Cross-Border Data Transfers: How to Ensure GDPR Compliance

October 17, 2023

In today's data-driven world, companies across industries face the challenge of protecting sensitive information and ensuring privacy compliance when transferring data across borders. Additionally, while there are various regulatory frameworks governing cross-border data transfers, the General Data Protection Regulation (GDPR) of the UE sets a high standard for data protection. It has become the benchmark for compliance in this area. In this article, we will explore the challenges of cross-border data transfers and discuss best practices for GDPR compliance.

cross-border data

Challenges of cross-border data transfers

Transferring personal data across borders can be complex, with key challenges including:

Data Security

Firstly, data breaches can have disastrous consequences for both individuals and companies. Companies must take appropriate measures to protect personal data, such as encrypting data in transit and at rest, implementing access controls, and conducting regular security audits.
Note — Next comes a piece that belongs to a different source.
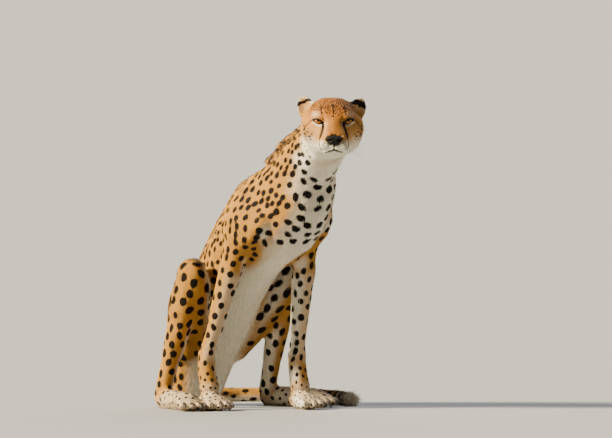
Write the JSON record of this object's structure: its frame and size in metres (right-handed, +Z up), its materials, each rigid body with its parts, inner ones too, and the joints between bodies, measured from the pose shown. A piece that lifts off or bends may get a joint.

Differing Data Protection Laws

Data protection laws vary across countries, posing a challenge for companies to navigate. While GDPR sets high standards, other countries may have different requirements. Companies must ensure third-party recipients abroad meet GDPR standards.
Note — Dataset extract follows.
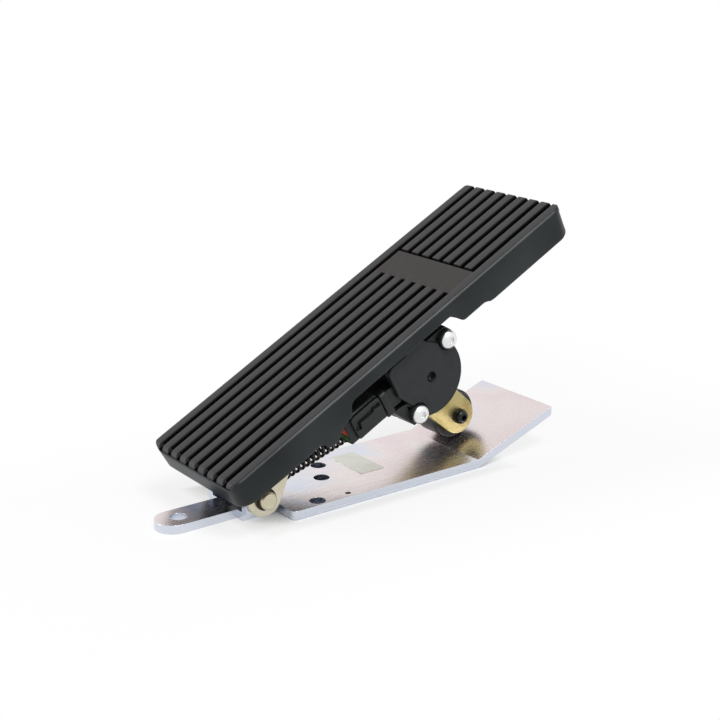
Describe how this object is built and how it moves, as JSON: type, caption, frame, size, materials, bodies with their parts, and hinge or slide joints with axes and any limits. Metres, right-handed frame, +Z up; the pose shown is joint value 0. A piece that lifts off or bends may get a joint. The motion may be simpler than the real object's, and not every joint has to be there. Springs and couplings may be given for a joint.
{
  "type": "accelerator pedal",
  "caption": "Floor-mounted accelerator pedal with a ribbed treadle, heel hinge, sprung roller lever and rotary position sensor on a steel base plate.",
  "frame": {"origin": "centre of the heel tongue's bolt hole, on the base plate's underside", "axes": "+X across the pedal towards the sensor, +Y from heel to toe along the base plate, +Z up from the floor"},
  "size_m": [0.0832, 0.2431, 0.1448],
  "materials": {
    "zinc_plate": "clear zinc plate",
    "zinc_pin": "clear zinc plate with a warm tint",
    "yellow_zinc": "yellow zinc plate",
    "label": "matte film",
    "black_casting": "satin black paint",
    "rubber": "matte",
    "steel": "bright zinc plate",
    "dark_steel": "phosphated",
    "black_steel": "black oxide",
    "bronze": "sintered",
    "black_plastic": "moulded, satin",
    "roller_plastic": "moulded, satin",
    "green_seal": "matte",
    "orange_lock": "moulded, satin"
  },
  "bodies": {
    "base": {"base_plate": "zinc_plate", "plate_label": "label", "hinge_pin": "zinc_pin", "hinge_clips": "dark_steel"},
    "treadle": {"treadle_body": "black_casting", "tread_pad": "rubber", "hinge_bracket": "zinc_pin", "bracket_rivets": "steel", "hinge_bushes": "bronze", "pivot_housing": "black_casting", "housing_screws": "steel", "shaft_bushes": "bronze", "near_spring": "black_steel", "far_spring": "black_steel", "sensor_housing": "black_plastic", "sensor_cover": "black_plastic", "sensor_screws": "steel", "connector_plug": "black_plastic", "connector_latch": "black_plastic", "connector_seal": "green_seal", "connector_lock": "orange_lock"},
    "lever": {"near_lever_arm": "yellow_zinc", "far_lever_arm": "yellow_zinc", "lever_hub": "yellow_zinc", "lever_shaft": "steel", "shaft_spacer": "steel", "spring_pin": "steel", "roller_bolt": "black_steel", "roller_nut": "steel"},
    "roller": {"roller": "roller_plastic", "roller_bush": "bronze"}
  },
  "joints": [
    {"name": "treadle_hinge", "type": "hinge", "parent": "base", "child": "treadle", "pos_m": [0, 0.0378, 0.0125], "axis": [1, 0, 0], "range_deg": [-12, 0], "stiffness_Nm_per_rad": 12, "springref_deg": 20.05, "deforming": ["near_spring", "far_spring"]},
    {"name": "lever_pivot", "type": "hinge", "parent": "treadle", "child": "lever", "pos_m": [0, 0.1341, 0.06272], "axis": [1, 0, 0], "range_deg": [0, 47]},
    {"name": "roller_spin", "type": "hinge", "parent": "lever", "child": "roller", "pos_m": [0, 0.17945, 0.02283], "axis": [1, 0, 0], "range_deg": [-134, 0]}
  ],
  "couplings": [
    {"joint": "lever_pivot", "follows": "treadle_hinge", "ratio": -3.9},
    {"joint": "roller_spin", "follows": "treadle_hinge", "ratio": 11.1}
  ]
}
GDPR Requirements for cross-border data transfers

To ensure GDPR compliance in cross-border data transfers, companies must meet specific requirements, including:

  • Standard Contractual Clauses (SCCs): companies should add SCCs, which are model contract clauses, to contracts with third-party data recipients. Companies facilitate international data transfers outside the EU while ensuring compliance by requiring the receiving party to deploy GDPR-like data protection measures. This helps them avoid liability.
  • Binding Corporate Rules (BCRs): BCRs are internal policies that govern the handling of personal data within a multinational corporation. BCRs protect personal data company-wide, regardless of location.
  • Data protection certification mechanisms: Data protection certification mechanisms, approved by relevant authorities, have a maximum three-year validity with renewal.
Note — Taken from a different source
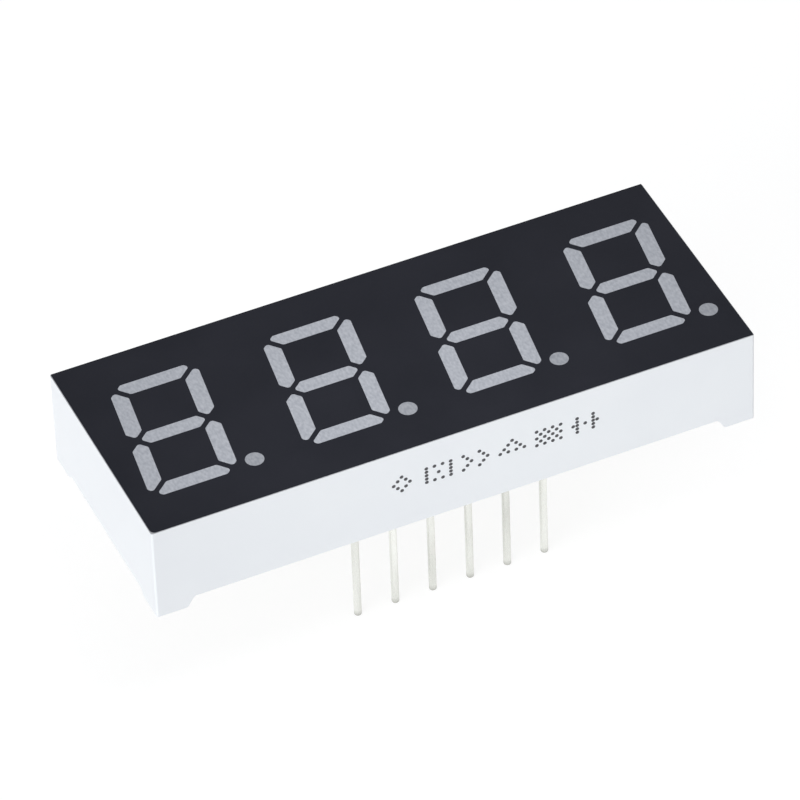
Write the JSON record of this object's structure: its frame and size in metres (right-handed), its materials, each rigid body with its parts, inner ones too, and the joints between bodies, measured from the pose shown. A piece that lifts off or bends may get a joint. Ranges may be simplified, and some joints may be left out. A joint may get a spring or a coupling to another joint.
{
  "type": "four-digit seven-segment led display",
  "caption": "Rectangular through-hole numeric LED display: white housing, black face, slanted seven-segment digits with decimal points, two rows of pins.",
  "frame": {"origin": "centre of the pin pattern, in the seating plane under the corner feet", "axes": "+X along the row of digits to the reader's right, +Y towards the top of the digits, +Z out of the face"},
  "size_m": [0.0402, 0.016, 0.0138],
  "materials": {
    "white_plastic": "satin, moulded, white",
    "black_ink": "smooth satin printed ink",
    "window_resin": "smooth milky resin, unlit",
    "board_laminate": "glass laminate",
    "copper": "etched copper",
    "led_chip": "diced semiconductor",
    "gold_wire": "drawn wire",
    "tinned_pin": "bright tin plating",
    "solder": "reflowed solder",
    "potting_resin": "poured resin, pale"
  },
  "bodies": {
    "root": {"reflector_housing": "white_plastic", "face_mask": "black_ink", "digit_1_segment_a": "window_resin", "digit_1_segment_b": "window_resin", "digit_1_segment_c": "window_resin", "digit_1_segment_d": "window_resin", "digit_1_segment_e": "window_resin", "digit_1_segment_f": "window_resin", "digit_1_segment_g": "window_resin", "digit_1_decimal_point": "window_resin", "digit_2_segment_a": "window_resin", "digit_2_segment_b": "window_resin", "digit_2_segment_c": "window_resin", "digit_2_segment_d": "window_resin", "digit_2_segment_e": "window_resin", "digit_2_segment_f": "window_resin", "digit_2_segment_g": "window_resin", "digit_2_decimal_point": "window_resin", "digit_3_segment_a": "window_resin", "digit_3_segment_b": "window_resin", "digit_3_segment_c": "window_resin", "digit_3_segment_d": "window_resin", "digit_3_segment_e": "window_resin", "digit_3_segment_f": "window_resin", "digit_3_segment_g": "window_resin", "digit_3_decimal_point": "window_resin", "digit_4_segment_a": "window_resin", "digit_4_segment_b": "window_resin", "digit_4_segment_c": "window_resin", "digit_4_segment_d": "window_resin", "digit_4_segment_e": "window_resin", "digit_4_segment_f": "window_resin", "digit_4_segment_g": "window_resin", "digit_4_decimal_point": "window_resin", "circuit_board": "board_laminate", "copper_tracks_front": "copper", "copper_tracks_back": "copper", "led_chips_digit_1": "led_chip", "led_chips_digit_2": "led_chip", "led_chips_digit_3": "led_chip", "led_chips_digit_4": "led_chip", "bond_wires_digit_1": "gold_wire", "bond_wires_digit_2": "gold_wire", "bond_wires_digit_3": "gold_wire", "bond_wires_digit_4": "gold_wire", "pin_01": "tinned_pin", "pin_02": "tinned_pin", "pin_03": "tinned_pin", "pin_04": "tinned_pin", "pin_05": "tinned_pin", "pin_06": "tinned_pin", "pin_07": "tinned_pin", "pin_08": "tinned_pin", "pin_09": "tinned_pin", "pin_10": "tinned_pin", "pin_11": "tinned_pin", "pin_12": "tinned_pin", "solder_joints": "solder", "potting_resin": "potting_resin"}
  },
  "joints": []
}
Best practices for GDPR compliance in cross-border data transfers

Besides these requirements, companies should also follow best practices for GDPR compliance, including:

  • Implementing appropriate technical and organizational measures to protect personal data: This includes encryption, access controls, and regular security audits.
  • Obtaining explicit consent from individuals where required.
  • Maintaining detailed records of data transfers and any third-party recipients of personal data.

Benefits of GDPR Compliance

However, while GDPR compliance may seem like a burden for companies, it offers many benefits, including:

  • Improved customer trust: Companies that comply with GDPR and protect customer privacy build trust, enhancing satisfaction and fostering loyalty and retention.
  • Avoidance of heavy fines: Non-compliance with GDPR can result in significant fines. This can have a negative impact on a company's bottom line. Companies can avoid heavy fines and penalties by ensuring GDPR compliance during cross-border data transfers.
  • Improved quality of data: GDPR compliance requires companies to maintain accurate and up-to-date personal data. This can help improve data quality, resulting in better decision-making and business outcomes.
  • Global expansion opportunities: GDPR-compliant companies can confidently expand and collaborate with international customers and partners.
cross-border data


In conclusion, companies dealing with cross-border data transfers must prioritize GDPR compliance to protect personal data and avoid costly fines. Moreover, best practices for GDPR compliance include conducting DPIAs, implementing appropriate technical and organizational measures, using SCCs, obtaining explicit consent where required, and maintaining accurate records of data transfers and third-party recipients of personal data. Companies can avoid heavy fines, improve data quality, and build trust by following best practices for data management. Thus, they have the potential to drive superior business results.